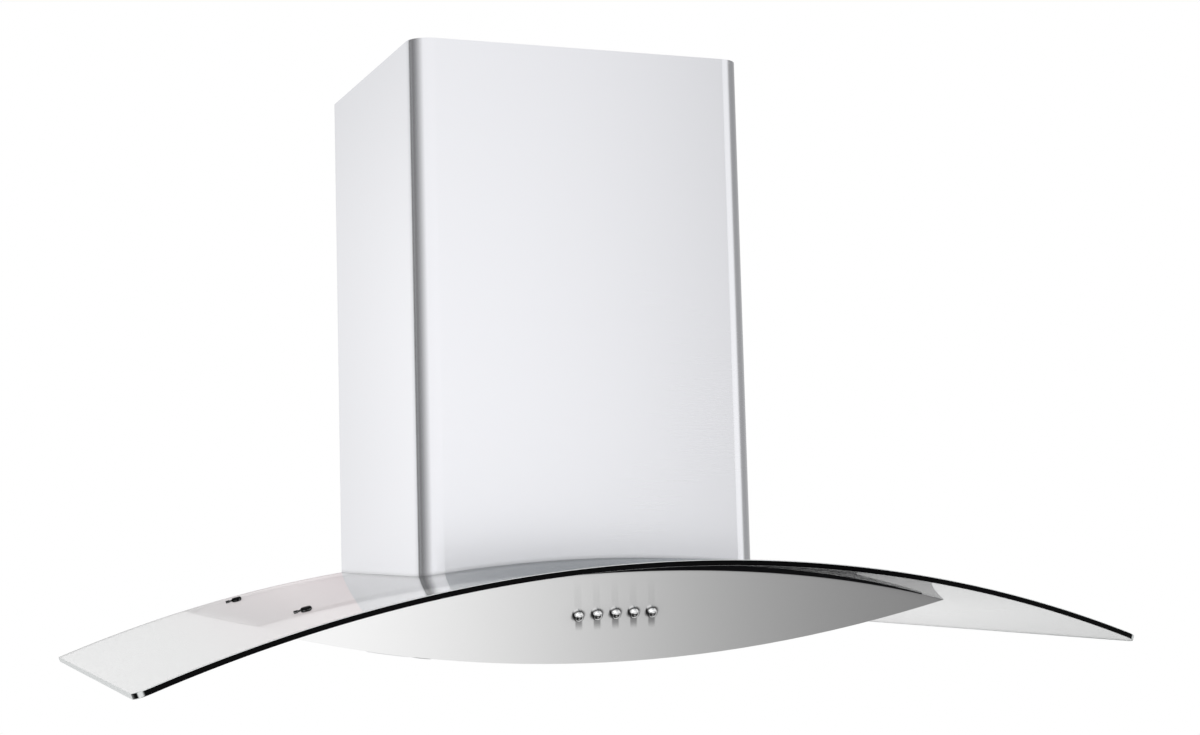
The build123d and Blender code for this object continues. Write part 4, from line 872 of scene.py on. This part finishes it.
def net_shape(side):
    """Layers of net: a full field, and a short one on each side of the latch pocket."""
    parts = []
    total = 0
    for layer in NET_LAYERS:
        for middle, length, width in NET_FIELDS:
            points, quads = net_layer(length, width, *layer)
            parts.append((points + (*middle, 0), quads + total))
            total += len(points)
    points = on_filter(np.concatenate([part[0] for part in parts]), side)
    quads = np.concatenate([part[1] for part in parts])
    return points, (quads[:, ::-1] if side > 0 else quads).tolist()


net_alloy = moulded("net_alloy", (0.80, 0.80, 0.81), 0.28, grain=500.0, metallic=1.0)
rim_alloy = moulded("rim_alloy", (0.76, 0.76, 0.77), 0.34, grain=1200.0, metallic=1.0)
for word, side in (("right", 1), ("left", -1)):
    name = f"filter_net_{word}"
    replaced = f"filter_mesh_{word}"
    add_piece(name, *net_shape(side), net_alloy, f"filter_{word}", "aluminium", replaced)
dress(rim_alloy, "filter_frame_right", "filter_frame_left")
latch_black = moulded("latch_black", (0.04, 0.04, 0.042), 0.38)
dress(latch_black, "filter_latch_right", "filter_latch_left")


# ---------------------------------------------------------------- work lights
# Two round lights, let into the lower pan at the left and the right. A plated ring holds a disc
# of frosted glass, and a cast housing behind it carries the lamp.
FROST_GRAIN = 2500.0

frosted = Finish(bpy.data.materials.new("frosted_glass"))
frost = noise(frosted, place(frosted), FROST_GRAIN, 1.0)
frosted_shader = principled(
    frosted,
    Base_Color=(0.93, 0.93, 0.91, 1),
    Roughness=frost * 0.08 + 0.42,
    IOR=1.5,
    Transmission_Weight=0.35,
)
dress(frosted.close(frosted_shader), "lamp_lens_right", "lamp_lens_left")
dress(chrome, "lamp_bezel_right", "lamp_bezel_left")
cast_alloy = moulded(
    "cast_alloy", (0.70, 0.71, 0.72), 0.40, grain=260.0, depth=0.00004, metallic=1.0
)
dress(cast_alloy, "lamp_module_right", "lamp_module_left")


# ---------------------------------------------------------------- inner sheet work
# Wall plate, blower box and brackets, folded from galvanised sheet: a grey zinc skin with faint
# crystals.
CRYSTAL_SCALE = 90.0

zinc_sheet = Finish(bpy.data.materials.new("zinc_sheet"))
cells = {"Vector": place(zinc_sheet), "Scale": CRYSTAL_SCALE}
fleck = zinc_sheet.node("ShaderNodeTexVoronoi", {}, cells, "Color").part(0)
zinc_shade = zinc_sheet.mix(fleck, (0.55, 0.56, 0.57, 1), (0.68, 0.69, 0.70, 1))
zinc_rough = fleck * 0.16 + 0.38
zinc_shader = principled(zinc_sheet, Base_Color=zinc_shade, Metallic=0.9, Roughness=zinc_rough)
galvanised = zinc_sheet.close(zinc_shader)
dress(galvanised, "back_plate", "motor_housing", "motor_bracket", "chimney_bracket")


# ---------------------------------------------------------------- blower and duct
# A moulded wheel in a grey volute, driven by a can motor, blows into a black collar with two
# light flaps.
wheel_black = moulded("wheel_black", (0.035, 0.035, 0.037), 0.40)
volute_grey = moulded("volute_grey", (0.33, 0.34, 0.35), 0.45)
motor_steel = moulded(
    "motor_steel", (0.60, 0.60, 0.62), 0.30, grain=700.0, depth=0.00001, metallic=1.0
)
flap_alloy = moulded("flap_alloy", (0.74, 0.75, 0.76), 0.36, metallic=1.0)
dress(wheel_black, "impeller", "outlet_collar")
dress(volute_grey, "scroll_right", "scroll_left")
dress(motor_steel, "motor", "motor_shaft")
dress(flap_alloy, "damper_front", "damper_rear")


# ---------------------------------------------------------------- electrical parts
# A white moulded terminal box with its lid, the motor's capacitor and a black cable gland. They
# sit on the blower box.
white_plastic = moulded("white_plastic", (0.80, 0.80, 0.78), 0.32)
dress(white_plastic, "terminal_box", "terminal_lid", "capacitor")
dress(wheel_black, "cable_gland")
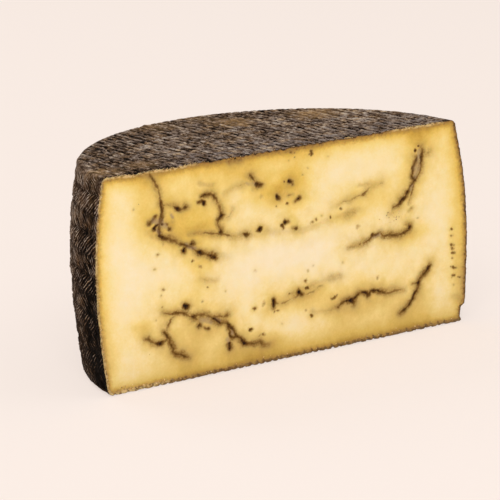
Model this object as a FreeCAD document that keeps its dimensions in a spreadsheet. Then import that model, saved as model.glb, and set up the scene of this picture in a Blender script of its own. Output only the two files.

-------

= WORK REQUIRED =
Please return every line from the first one in the records above down to the line containing "return points, (quads[:, ::-1]", including both, exactly as written and nothing more.

= COMPLETED TASK =
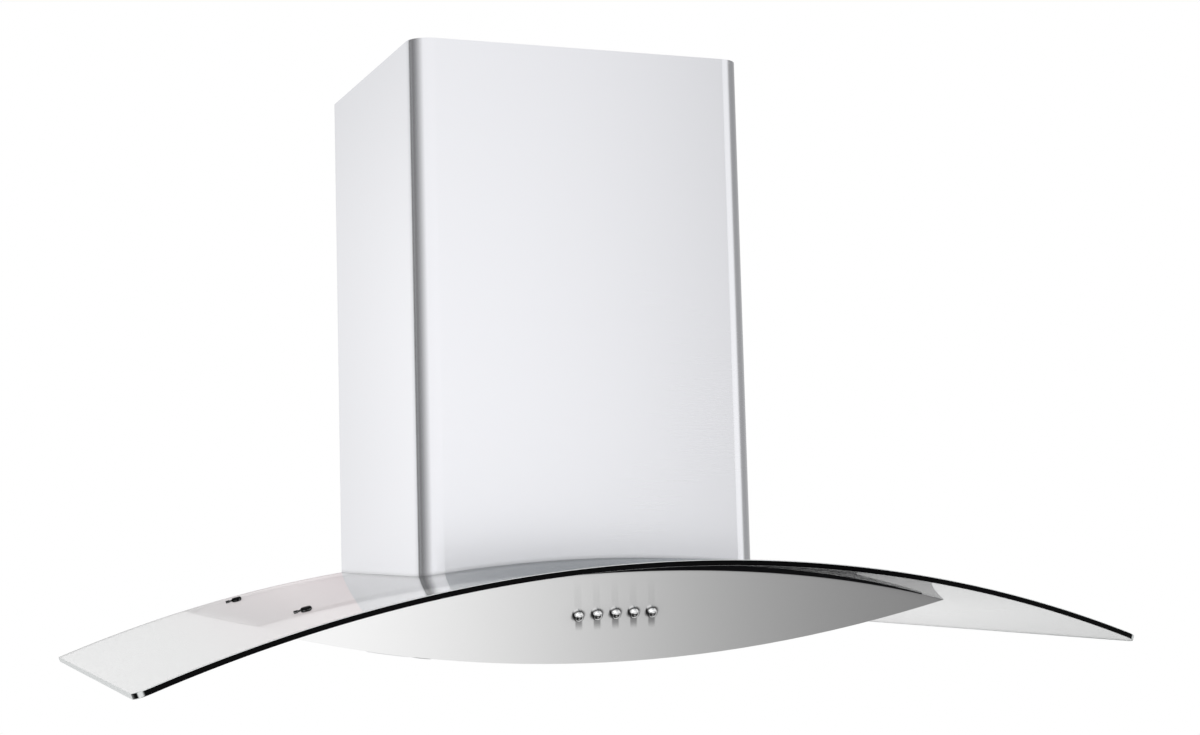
The build123d and Blender code for this object continues. Write part 4, from line 872 of scene.py on. This part finishes it.
def net_shape(side):
    """Layers of net: a full field, and a short one on each side of the latch pocket."""
    parts = []
    total = 0
    for layer in NET_LAYERS:
        for middle, length, width in NET_FIELDS:
            points, quads = net_layer(length, width, *layer)
            parts.append((points + (*middle, 0), quads + total))
            total += len(points)
    points = on_filter(np.concatenate([part[0] for part in parts]), side)
    quads = np.concatenate([part[1] for part in parts])
    return points, (quads[:, ::-1] if side > 0 else quads).tolist()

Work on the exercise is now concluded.